Wafia Gantary

Produced by: Sharq.Org
Part of the Curated Collection: 42 Years of Oppression,
Original Interview Length:
Interview Location: her home in Tripoli
Production Team:
Available Collateral:

"We heard that Saadi Gaddafi took many Libyans prisoner with him when he left Libya"

Wafia Hassan Gantary and her husband Abdelsalam Abunaama watched the revolution of 2011 unfold from their home, discouraging their seven sons and three daughters from participating. “My husband’s uncle was a prime minister during the monarchy era and the family is known as one that opposes Gaddafi.”

Her eldest child, 31-year-old Mohamad, and his wife were expecting their first child. Her youngest, Abdallah, was not yet ten years old at the time. Ghassan, the second youngest, was a decade older. The two boys and the youngest of their sisters now live in the family home on the outskirts of Tripoli with their mother, as she continues to search for her five eldest sons.
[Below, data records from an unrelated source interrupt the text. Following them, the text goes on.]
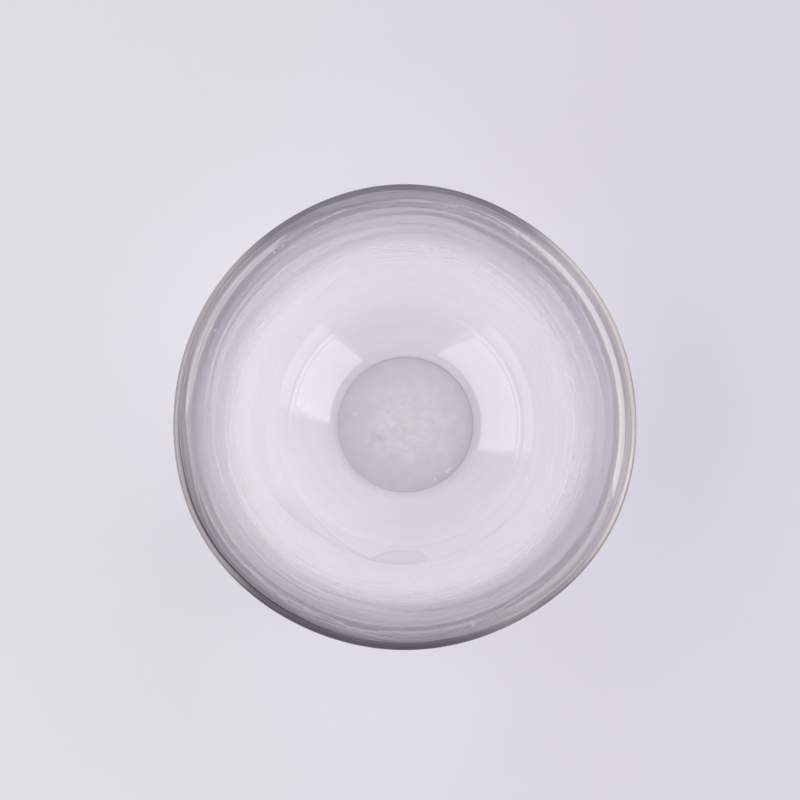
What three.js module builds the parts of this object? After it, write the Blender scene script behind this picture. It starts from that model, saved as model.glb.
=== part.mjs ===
// A blown glass tealight holder: an open bowl with a flared lip, the glass foot laid on its underside,
// and the soft pad under the foot. Millimetres, +Z up, with the origin on the surface that it stands on,
// in the middle of the pad. The bowl's front is towards -Y.

import * as THREE from 'three';

// Bowl
const RIM_DIAMETER = 130; // mean diameter over the lip
const RIM_HEIGHT = 50; // from the table to the top of the lip
const FLOOR_DIAMETER = 42; // flat inside, where the tealight stands
const FLOOR_GLASS = 3.2; // glass between the floor and the flat underside
const HEEL_GLASS = 3.4; // wall where it leaves the floor
const BELLY_GLASS = 4.2; // wall at its thickest, partway up
const BELLY_AT = 0.46; // where that is, as a share of the way from the heel to the throat
const WALL_GLASS = 2.2; // wall at its thinnest, under the lip
const LIP_GLASS = 2.8; // folded lip, also the thickness of the round rim edge

// Shape of the inner wall, all angles up from the table
const HEEL_RADIUS = 8; // small curve from the floor into the wall
const HEEL_SLOPE = THREE.MathUtils.degToRad(19);
const HEEL_PULL = 16; // how far the wall keeps the slope of the heel
const THROAT_SLOPE = THREE.MathUtils.degToRad(76); // steepest place, just under the lip
const THROAT_PULL = 22; // how far the wall keeps the slope of the throat
const LIP_WIDTH = 5; // from the crease, where the wall turns out into the lip, to the rim edge
const CREASE_RADIUS = 3.2;
const CREASE_SLOPE = THREE.MathUtils.degToRad(34); // slope of the lip where it leaves the crease
const LIP_SLOPE = THREE.MathUtils.degToRad(6); // what is left of it at the rim edge

// Hand-worked outline: how far the rim leaves a true circle
const LOBES = [
  { count: 3, depth: 0.55, towards: THREE.MathUtils.degToRad(90) },
  { count: 6, depth: 0.15, towards: THREE.MathUtils.degToRad(30) },
  { count: 2, depth: 0.1, towards: THREE.MathUtils.degToRad(90) },
];
const LOBE_FADE = 2; // power by which the lobes fade from the rim towards the floor

// Foot
const FOOT_DIAMETER = 42;
const FOOT_LEDGE = 2; // how far the bowl's flat underside runs on past the foot, all round
const FOOT_HEIGHT = 2.4;
const FOOT_EDGE = 0.5; // round edge at the bottom
const FOOT_TOP_EDGE = 0.3; // and where it meets the bowl

// Pad
const PAD_INSET = 0.2; // how far the pad stays inside the foot's flat underside
const PAD_THICKNESS = 1;
const PAD_EDGE = 0.25;

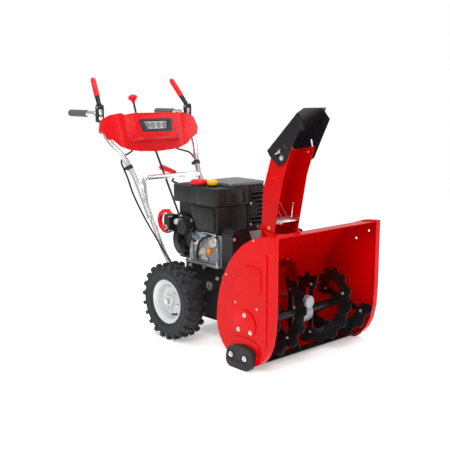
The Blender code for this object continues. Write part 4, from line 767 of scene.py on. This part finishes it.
shield = pressing("heat_shield", shield_plan, "Z", 0.6520, 0.6660, 0.010, 0.0040)
SHIELD_GREY = Finish("shield_grey", Metallic=0.35)
fleck = SHIELD_GREY.limited(SHIELD_GREY.noise(160.0, 2.0), 0.45, 0.6)
SHIELD_GREY.set("Base Color", SHIELD_GREY.between(fleck, (0.090, 0.092, 0.096), (0.26, 0.265, 0.27)))
SHIELD_GREY.set("Roughness", 0.38 + 0.15 * fleck)
SHIELD_GREY.bump(SHIELD_GREY.noise(500.0, 2.0), 0.0002)
mounted(shield, SHIELD_GREY.material)
skirt = pressing("shield_skirt", [(x * 0.98, y * 0.985 - 0.002) for x, y in shield_plan], "Z", 0.6440,
                 0.6545, 0.010, 0.001)
mounted(skirt, AIR_BLACK)

# ---- filler caps and dipstick
# Moulded caps with scalloped rims for a gloved hand: red for fuel, yellow for oil, orange for the dipstick.

CAP_RED = moulded("cap_red", (0.76, 0.004, 0.010), 0.32, 900.0, 0.00005, 0.03)
CAP_YELLOW = moulded("cap_yellow", (0.82, 0.52, 0.01), 0.36, 900.0, 0.00005, 0.03)
CAP_ORANGE = moulded("cap_orange", (0.86, 0.24, 0.01), 0.36, 900.0, 0.00005, 0.03)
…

Mohamed, Ali, Abubakr and Ahmad are all graduate engineers. Faisal was a forth year student of geography. All five fell into the hands of one of Gaddafi’s katibas on 22 August 2011. “We heard that Tripoli had been liberated, it was all over the news, so we didn’t expect there to be any Gaddafi fighters left in the streets.” Ahmad left the family home at 7:30 in the morning wanting to go and celebrate in central Tripoli. He didn’t make it far. At a main junction not far from his home, Gaddafi forces stopped him and told him to call his brothers and inform them that he was in a car accident.

Ali and Faisal went to the junction and they too were held against their will. Abubakr was captured as he stopped at the junction on his way home. “Mohamad and I kept calling all their phones and nobody would answer. Eventually, someone answered Ahmad’s phone and said he was a friend of his and that he and another friend had been taken to the hospital after the accident.”

Unaware of the deception, Mohamad, his mother and a neighbour made their way to the hospital. They were stopped at the junction. “They started hitting Mohamad and I asked them why they were doing that. I asked if this is where my son Ahmad had been in a car accident. They told me my son is a rat. That’s when I knew these were Gaddafi’s men. There were around forty of them, all holding Kalashnikovs.”

Now with five brothers captive, the forces told Gantary that she had best leave. “They were still hitting my sons when I left with the neighbour. And to this day, I haven’t seen them or heard from or of them.”

Their father, Abdelsalam Abunaama, visited all the prisons and hospitals and graveyards looking for his sons. “The ‘ministry of martyrs and the missing’ has worked to help us, undertaking DNA tests, and found nothing. Where could they have gone?”

Abdelsalam Abunaama died suddenly in November 2012. “There wasn’t a door he hadn’t knocked on. He never lost hope and kept visiting different people and places.”

The family recounted their story to the media many times over the months that followed her sons’ abduction. “No one had helped us, or offered us a solution. What is the point of my life now? It has no meaning. This house used to be full of people. Now I am here with my three youngest and Mohamad’s wife. She was pregnant when he was taken. She lost the baby.”

Gantary is a devout Muslim and teacher of the Quran. She has a strong faith and belief that her sons are alive. “We heard there are Libyans held in prisons in Darfur and Chad and Niger. We heard Saadi Gaddafi took many Libyans with him when he left Libya. We have met people who were themselves prisoners in Darfur. I know they are alive, in Libya or abroad. But I need the government and organisations to help us look for them. I don’t know how to do it alone.